Innsbruck Travel Guide
Introduction to Innsbruck
Known worldwide as Austria’s winter playground, Innsbruck also has a cultural side that makes it attractive to visitors of all persuasions. Being home to the Imperial Court of the Holy Roman Empire for a period certainly didn’t hurt its infrastructure and architecture either, making it hard to decide what to focus on – the beauty of humanity’s art, or the mountainous masterpieces that surround it all.
Cultural Experiences in Innsbruck
Start your tour of the area by visiting Ambras Castle, a 16th century castle that is the popular attraction in Innsbruck.
It is well known for its various collections of art and artifacts from the medieval era, which includes things like jousting armor, Asian antiquities, and portraits of emperors of the Holy Roman Empire, as well as those of Napoleon Bonaparte.
Set aside an entire afternoon to see this Renaissance castle, as it has many curiosities that will leave the rushed traveler wanting more.
The Hofkirche should be next on your Innsbruck itinerary, as this Gothic 16th century church was built as a monument to Emperor Ferdinand I’s grandfather, Emperor Maximilian I.
More than just another shrine to Christianity, the Hofkirche contains a giant black marble cenotaph that memorializes the former monarch, and it is surrounded by 28 bronze statues of various heroes of the Holy Roman Empire, as well as ancestors and relatives of the emperor.
While Maximilian is not buried here as it was originally intended, Andreas Hofer, one of Tyrol’s greatest heroes who fought against the French and German occupation of his homeland in the 19th century, has his tomb here.
Finally, don’t forget your camera when you go to check out the Goldenes Dachl. This structure is considered by locals to be one of this city’s most enduring symbols, as its brilliant copper-tiled roof makes this balcony facing onto Old Innsbruck’s main square live up the hype.
Serving as an elevated vantage point from where the emperor observed events and festivals, you can feel the status that it bequeathed its occupants with, as its reliefs and murals only add to this landmark’s bespoke status.

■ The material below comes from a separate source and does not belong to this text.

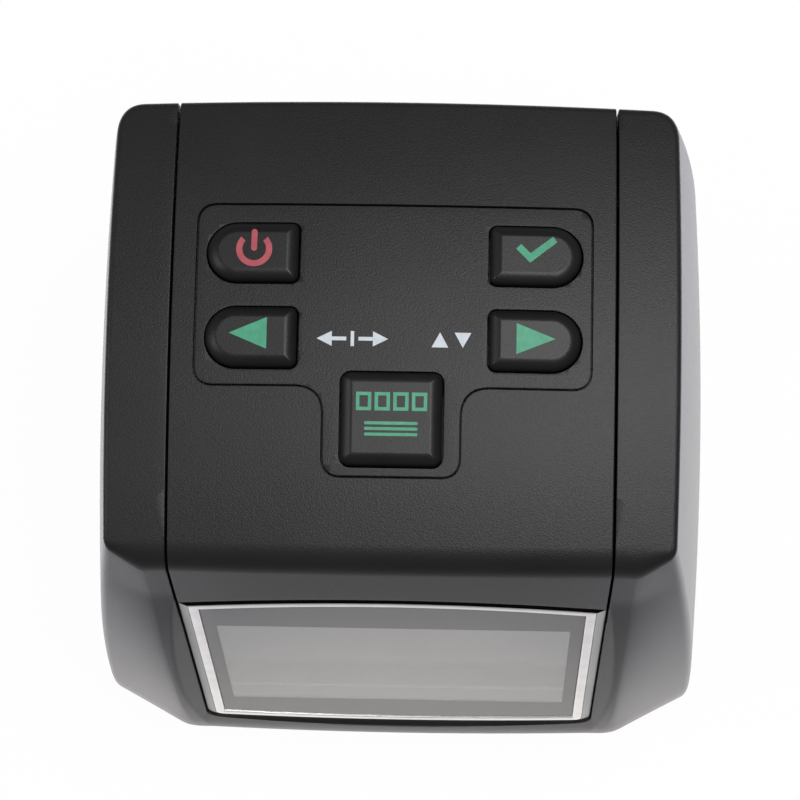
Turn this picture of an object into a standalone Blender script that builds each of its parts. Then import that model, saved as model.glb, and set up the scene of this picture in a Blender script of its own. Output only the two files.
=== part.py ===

Other Attractions in Innsbruck
Those seeking to take in a unique museum during their time in Innsbruck will enjoy taking a stroll through the Tyrolean Folk Art Museum. Many experts have heaped praise on this institution, as some consider it to be one of the finest cultural heritage museums in all of Europe. From across Tyrol, artifacts that include costumes, religious art, and peasant furniture can be found in this museum’s exhibits, which give you an idea of what rural life was like in this mountainous region in previous centuries.
One of Innsbruck’s more unique qualities is the ease of access one has when it comes to getting into the mountains surrounding the city. Its system of trams allows citizens and tourists alike the chance to get into the region’s highland areas in a matter of minutes; as a visitor with little prior knowledge though, we heavily recommend taking tram line #6. This will transport you to the mountain town of Igls, a resort area that sits above the city on a benchland. This place will grant numerous opportunities to shoot panoramic photos of Innsbruck below, as well as the many picturesque snow-capped mountains that surround it.
Playing host to the Winter Olympics not just once, but twice (in 1964 and 1976), Innsbruck is well-suited to those that seek to indulge in world class snowsports. With nine areas to choose from, beginner’s and double black seeking adrenaline junkies will both be well catered for, but for those looking for specific recommendations: Patscherkofel (for those wanting to ski Innsbruck’s World Cup Downhill run), Nordpark (for those looking for one of the steepest pistes in Europe) and Kutai (for those seeking more reliable snow cover during warmer winters) will suffice for those seeking details.
The action doesn’t stop when the snow melts though, as the trails that reappear as the area’s winter coat vanishes soon becomes the domain of countless avid bikers and hikers. With meadows filled with alpine wildflowers, the smell of fresh evergreens, and sweeping panoramic views greeting hikers at almost every turn, and challenging pitches testing the mettle of mountain bikers, you’ll find the summer is just as engaging in Innsbruck as winter can be.